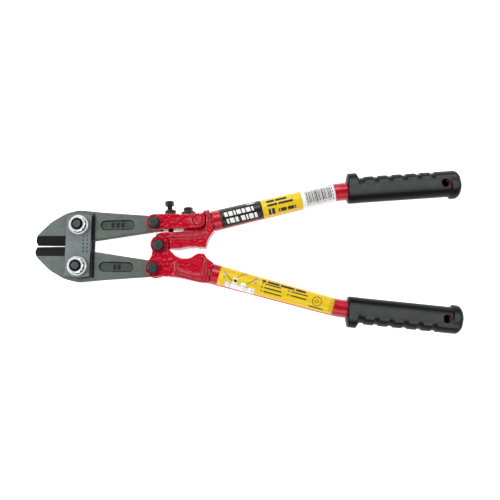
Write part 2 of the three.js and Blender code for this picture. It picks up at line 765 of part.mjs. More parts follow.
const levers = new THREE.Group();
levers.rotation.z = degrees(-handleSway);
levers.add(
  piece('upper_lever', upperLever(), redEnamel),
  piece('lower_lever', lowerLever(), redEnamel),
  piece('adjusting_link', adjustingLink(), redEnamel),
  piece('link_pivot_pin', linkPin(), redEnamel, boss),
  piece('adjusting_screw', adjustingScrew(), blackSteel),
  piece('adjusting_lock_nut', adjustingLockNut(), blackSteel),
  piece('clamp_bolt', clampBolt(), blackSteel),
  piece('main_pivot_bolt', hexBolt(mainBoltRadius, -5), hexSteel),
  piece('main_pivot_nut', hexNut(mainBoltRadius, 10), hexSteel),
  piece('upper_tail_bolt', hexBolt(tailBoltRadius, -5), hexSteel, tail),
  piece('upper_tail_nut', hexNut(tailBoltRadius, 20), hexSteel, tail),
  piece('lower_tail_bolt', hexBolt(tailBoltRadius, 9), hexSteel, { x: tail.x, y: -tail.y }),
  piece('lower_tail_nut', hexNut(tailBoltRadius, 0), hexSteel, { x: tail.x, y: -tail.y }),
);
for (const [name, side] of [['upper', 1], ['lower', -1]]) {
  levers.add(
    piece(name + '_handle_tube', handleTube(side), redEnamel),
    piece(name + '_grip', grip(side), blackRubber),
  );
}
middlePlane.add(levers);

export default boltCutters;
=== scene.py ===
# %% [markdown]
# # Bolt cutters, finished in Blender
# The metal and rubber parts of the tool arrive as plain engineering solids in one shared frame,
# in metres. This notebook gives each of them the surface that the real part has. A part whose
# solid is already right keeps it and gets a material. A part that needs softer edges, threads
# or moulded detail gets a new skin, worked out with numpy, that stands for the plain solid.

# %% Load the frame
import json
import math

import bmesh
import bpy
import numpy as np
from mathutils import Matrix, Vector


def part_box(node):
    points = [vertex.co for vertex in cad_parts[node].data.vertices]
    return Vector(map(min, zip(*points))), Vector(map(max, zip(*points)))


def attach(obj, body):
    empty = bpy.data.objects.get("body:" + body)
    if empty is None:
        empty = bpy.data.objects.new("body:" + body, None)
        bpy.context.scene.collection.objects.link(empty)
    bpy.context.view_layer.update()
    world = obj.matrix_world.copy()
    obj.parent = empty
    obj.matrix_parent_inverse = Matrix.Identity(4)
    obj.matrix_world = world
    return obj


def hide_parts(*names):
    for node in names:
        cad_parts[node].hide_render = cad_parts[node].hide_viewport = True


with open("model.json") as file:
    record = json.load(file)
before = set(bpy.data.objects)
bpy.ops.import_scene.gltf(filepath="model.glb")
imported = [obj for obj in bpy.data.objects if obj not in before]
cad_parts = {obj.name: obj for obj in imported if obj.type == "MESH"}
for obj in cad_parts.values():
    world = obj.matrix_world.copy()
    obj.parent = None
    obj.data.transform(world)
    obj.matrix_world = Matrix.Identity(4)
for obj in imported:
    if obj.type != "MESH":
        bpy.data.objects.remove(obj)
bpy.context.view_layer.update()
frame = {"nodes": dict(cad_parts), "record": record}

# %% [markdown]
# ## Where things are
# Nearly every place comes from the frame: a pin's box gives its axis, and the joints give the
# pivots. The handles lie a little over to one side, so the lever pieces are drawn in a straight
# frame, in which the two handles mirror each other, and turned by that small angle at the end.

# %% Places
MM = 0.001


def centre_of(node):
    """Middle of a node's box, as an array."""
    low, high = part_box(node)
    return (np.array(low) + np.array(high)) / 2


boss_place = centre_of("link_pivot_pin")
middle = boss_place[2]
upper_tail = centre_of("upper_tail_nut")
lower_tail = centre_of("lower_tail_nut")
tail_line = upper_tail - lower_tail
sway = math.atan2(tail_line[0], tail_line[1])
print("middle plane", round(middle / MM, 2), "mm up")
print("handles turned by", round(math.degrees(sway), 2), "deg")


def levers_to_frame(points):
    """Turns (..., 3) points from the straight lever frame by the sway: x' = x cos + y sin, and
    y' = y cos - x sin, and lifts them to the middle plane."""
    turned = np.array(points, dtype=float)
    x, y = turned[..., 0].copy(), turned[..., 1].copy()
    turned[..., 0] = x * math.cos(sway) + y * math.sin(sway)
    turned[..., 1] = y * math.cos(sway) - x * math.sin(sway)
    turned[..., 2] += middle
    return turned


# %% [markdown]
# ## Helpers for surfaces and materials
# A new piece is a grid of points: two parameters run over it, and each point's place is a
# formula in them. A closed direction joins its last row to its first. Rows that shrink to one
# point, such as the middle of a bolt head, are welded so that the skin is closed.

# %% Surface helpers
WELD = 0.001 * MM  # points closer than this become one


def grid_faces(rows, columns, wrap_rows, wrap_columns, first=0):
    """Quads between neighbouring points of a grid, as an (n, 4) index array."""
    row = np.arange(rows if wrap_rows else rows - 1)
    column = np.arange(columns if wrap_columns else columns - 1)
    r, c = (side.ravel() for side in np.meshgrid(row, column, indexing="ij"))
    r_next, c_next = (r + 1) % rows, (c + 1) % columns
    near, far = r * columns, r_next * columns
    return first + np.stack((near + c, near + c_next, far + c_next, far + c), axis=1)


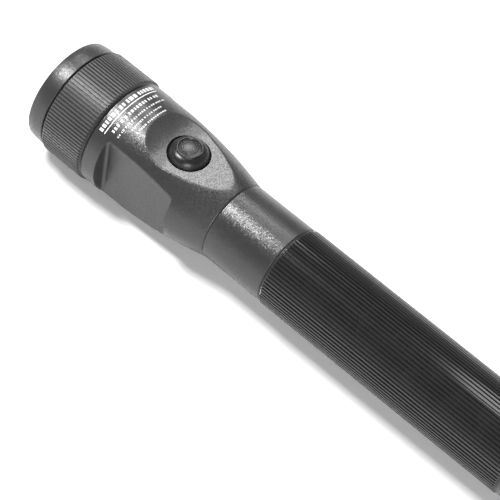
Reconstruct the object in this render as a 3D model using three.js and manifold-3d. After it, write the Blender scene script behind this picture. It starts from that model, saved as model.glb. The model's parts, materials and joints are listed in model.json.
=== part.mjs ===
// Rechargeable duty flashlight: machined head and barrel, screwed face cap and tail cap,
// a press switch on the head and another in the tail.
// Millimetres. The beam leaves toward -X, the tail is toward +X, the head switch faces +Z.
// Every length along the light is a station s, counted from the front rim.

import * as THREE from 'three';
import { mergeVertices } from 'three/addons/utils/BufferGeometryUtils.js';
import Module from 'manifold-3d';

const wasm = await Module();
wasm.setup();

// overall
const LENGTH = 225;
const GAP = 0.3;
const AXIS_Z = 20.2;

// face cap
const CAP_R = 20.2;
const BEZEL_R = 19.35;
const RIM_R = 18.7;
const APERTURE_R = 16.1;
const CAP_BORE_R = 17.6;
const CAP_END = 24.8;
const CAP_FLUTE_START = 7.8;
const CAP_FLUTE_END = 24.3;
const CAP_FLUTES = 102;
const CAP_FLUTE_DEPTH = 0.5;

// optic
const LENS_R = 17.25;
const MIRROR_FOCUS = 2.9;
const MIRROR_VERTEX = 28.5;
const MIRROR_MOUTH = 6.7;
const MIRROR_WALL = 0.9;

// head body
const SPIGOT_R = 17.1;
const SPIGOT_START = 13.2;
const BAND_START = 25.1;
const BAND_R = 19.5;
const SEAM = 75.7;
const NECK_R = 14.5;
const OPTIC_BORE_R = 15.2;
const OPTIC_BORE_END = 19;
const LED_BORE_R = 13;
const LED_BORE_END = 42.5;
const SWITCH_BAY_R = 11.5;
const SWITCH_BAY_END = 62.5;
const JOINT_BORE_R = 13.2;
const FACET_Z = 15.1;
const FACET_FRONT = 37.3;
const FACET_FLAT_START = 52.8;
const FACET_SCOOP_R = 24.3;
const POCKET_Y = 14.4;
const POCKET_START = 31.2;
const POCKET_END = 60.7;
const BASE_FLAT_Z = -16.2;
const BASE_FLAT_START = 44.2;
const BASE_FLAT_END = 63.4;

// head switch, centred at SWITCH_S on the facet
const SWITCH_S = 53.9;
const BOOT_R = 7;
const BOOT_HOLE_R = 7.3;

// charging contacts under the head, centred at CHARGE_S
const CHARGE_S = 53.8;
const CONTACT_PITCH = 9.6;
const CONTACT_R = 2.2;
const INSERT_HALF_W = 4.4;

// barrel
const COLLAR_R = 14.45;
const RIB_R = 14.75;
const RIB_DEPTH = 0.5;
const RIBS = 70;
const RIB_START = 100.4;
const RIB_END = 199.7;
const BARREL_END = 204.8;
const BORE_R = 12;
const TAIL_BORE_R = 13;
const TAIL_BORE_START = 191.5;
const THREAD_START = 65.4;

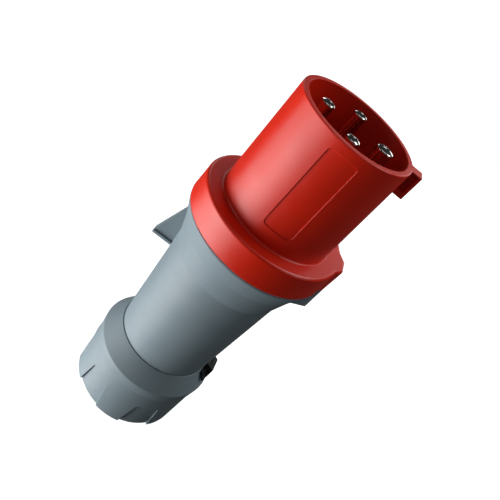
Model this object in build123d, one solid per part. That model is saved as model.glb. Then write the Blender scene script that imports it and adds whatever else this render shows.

→ **WHAT TO DO**: Identify and list each line with the word "Vector".

→ **TASK RESPONSE**:
from mathutils import Matrix, Vector
    return Vector(map(min, zip(*points))), Vector(map(max, zip(*points)))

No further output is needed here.